Anyway, all that aside, you're fighting against people who believe in the scientific method. Good luck with that.
You might say "this is how science works," but the people at BICEP2 and the faster-than-light neutrino people should have know better than to make such a big announcement so prematurely. The press aren't technically competent so scientists need to self-police about what makes it to the top of the CNN science segment.
On both counts you mention, I guess I disagree. The faster-than-light neutrino people were very clear that they expected it to eventually be resolved by something mundane, which it of course eventually was. The jury is still out on BICEP2, although it sure isn't looking good. If you believe the tweets, Planck puts an upper limit on tensors that would be strongly incompatible with the BICEP2 claim.
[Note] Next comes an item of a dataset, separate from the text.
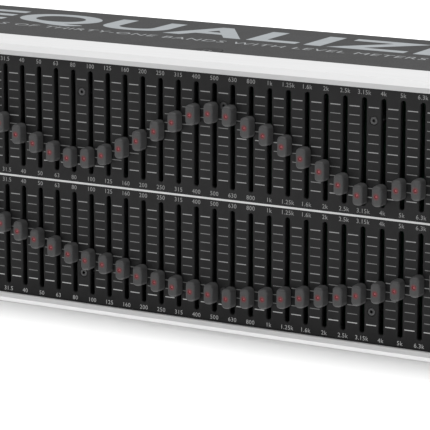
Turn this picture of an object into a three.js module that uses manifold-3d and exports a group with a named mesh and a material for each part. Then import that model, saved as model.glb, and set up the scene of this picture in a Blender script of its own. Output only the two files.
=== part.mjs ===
// A 19 inch, three-unit rack graphic equalizer: two channels of 31 slide faders in a shallow steel case.
// Sizes are in millimetres. X runs along the front, Y from the front into the case, Z up from the
// surface that the case stands on. Until the last lines, Y is counted from the fascia's front face.
import * as THREE from "three";
import { mergeVertices } from "three/addons/utils/BufferGeometryUtils.js";
import Module from "manifold-3d";

const wasm = await Module();
wasm.setup();

// ---- Driving dimensions ----
const PANEL_WIDTH = 482.6;
const PANEL_HEIGHT = 132.5;
const CASE_WIDTH = 440;
const SHEET = 1.2; // steel of the tray, cover and rear panel
const GAP = 0.3; // between pieces that touch on the real object

const LIP_FRONT = -2; // the silver frame stands this far in front of the fascia
const LIP_HEIGHT = 2.4;
const EDGE_CHAMFER = 2.65;
const EAR_BACK = 1.5;
const FLANGE_FRONT = 1;
const FLANGE_DEPTH = 28;
const FLANGE_THICK = 2;
const WINDOW_HALF_WIDTH = 217.5;
const EAR_SLOT = { x: 232.55, halfSpacing: 28.58, length: 10.2, width: 6.8 };

const FASCIA_THICK = 2;
const COVER_TOP = 131.5;
const CASE_BACK = 119.2;
const COVER_BACK = 120.6;

const BAND_COUNT = 31;
const BAND_PITCH = 10;
const FIRST_BAND_X = -115;
const ROW_OFFSET = 30.75; // from the panel's middle height to the middle of a row of slots
const SLOT = { length: 51.4, width: 2.5 };
const SCALE_MM_PER_DB = 42.65 / 24;

const CAP = { width: 5.4, height: 10.1, corner: 1.9, front: -6.8, back: -0.6 };
const STEM = { width: 1.2, height: 4.4, back: 11.5 };
const POT = { width: 5.4, length: 58, front: 8.5, groove: 2.3, grooveBack: 13, back: 15.6 };
const BOARD = { front: 15.5, thick: 1.6 };

const SCREW_PITCH = 80;
const FIRST_SCREW_X = -130;
const SCREW_FROM_SLOT_END = 10.7;
const SCREW = { headRadius: 2.1, headThick: 0.9, shankRadius: 1.3, boreRadius: 2.4, boreDepth: 1.3 };

const KNOB = { x: -163, dz: 9, radius: 8, front: -13, back: -1, shaftRadius: 3, shaftBack: 4 };
const BUTTON = { width: 8.4, height: 5.4, front: -3.5, dz: -16 };
const METER = { x: -202, width: 13, height: 46 };
const POWER = { x: 203, z: 22, radius: 5.5, front: -5 };

const CONNECTOR_BACK = 122;
const XLR_Z = 86;
const JACK_Z = 44;
const INPUT_X = [175, 140];
const OUTPUT_X = [80, 45];
const MAINS = { x: -160, z: 40 };

const MIDDLE = PANEL_HEIGHT / 2;
const WINDOW_HALF_HEIGHT = MIDDLE - EDGE_CHAMFER - LIP_HEIGHT;

// The bands, and where each fader stands, in decibels of boost or cut.
const BANDS = ["20", "25", "31_5", "40", "50", "63", "80", "100", "125", "160", "200", "250", "315", "400",
  "500", "630", "800", "1k", "1_25k", "1_6k", "2k", "2_5k", "3_15k", "4k", "5k", "6_3k", "8k", "10k",
  "12_5k", "16k", "20k"];
const CHANNELS = [
  {
    name: "upper",
    middle: MIDDLE + ROW_OFFSET,
    outward: 1,
    settings: [3, 0.8, -2, -4.8, -6.8, -8.8, -9.9, -9.5, -8.1, -5.7, -3, 0.2, 3.2, 5.7, 6.6, 6.3, 3.7, 2.1,
      -0.3, -3, -5.9, -8.9, -11.1, -10.9, -8.7, -8.1, -6.8, -4.6, -2, 0.4, 2],
  },
  {
    name: "lower",
    middle: MIDDLE - ROW_OFFSET,
    outward: -1,
    settings: [7, 5.5, 3.7, 2, 0.3, -1.4, -2.7, -3.9, -4.4, -5.3, -6.4, -7.4, -8.1, -8.7, -8.8, -9.4, -8.7,
      -8.1, -7.3, -6.4, -5.5, -4.7, -3.6, -2.4, -1, 0.7, 2.3, 3.7, 4.8, 5.6, 6.2],
  },
];
// Sixty nodes are the limit, so these bands' faders slide, and the outer ones are joined to their board.
const FIRST_SLIDING = BANDS.indexOf("50");
const LAST_SLIDING = BANDS.indexOf("4k");

// ---- Materials ----
function material(color, roughness, metalness) {
  return new THREE.MeshStandardMaterial({ color, roughness, metalness });
}
const MATERIALS = {
  silver: material(0xd8d8d8, 0.35, 0.9),
  fascia: material(0x2c2c2c, 0.55, 0.1),
  cover: material(0x575757, 0.6, 0.2),
  steel: material(0x4a4a4c, 0.55, 0.4),
  cap: material(0x4c4c4c, 0.6, 0),
  knob: material(0x333333, 0.55, 0),
  board: material(0x1f4a2c, 0.6, 0),
  connector: material(0x1c1c1c, 0.5, 0),
  core: material(0x6a6a6e, 0.5, 0.6),
  lens: material(0x14100f, 0.15, 0),
};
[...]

In any case, isn't it a good thing for the press to show scientists getting really excited about a potential new discovery, and then eventually finding out that it was a false alarm? This gives a much better picture of how science actually progresses than portraying it as an unbroken series of perfect truths. And if the scientists themselves are a little vain, a little hungry for fame, a little fractious with one another, that reflects the fact that science is done by actual people, and manages to arrive at the truth despite that. I wish more science reporting made the sausage making more evident to the general public. I think scientists tend to be a little too afraid that if scientists as a group are portrayed as anything less than heroic examples of a detached and objective stereotype, that somehow public perception of science will suffer, when in reality what that does is project a false image and create unrealistic expectations.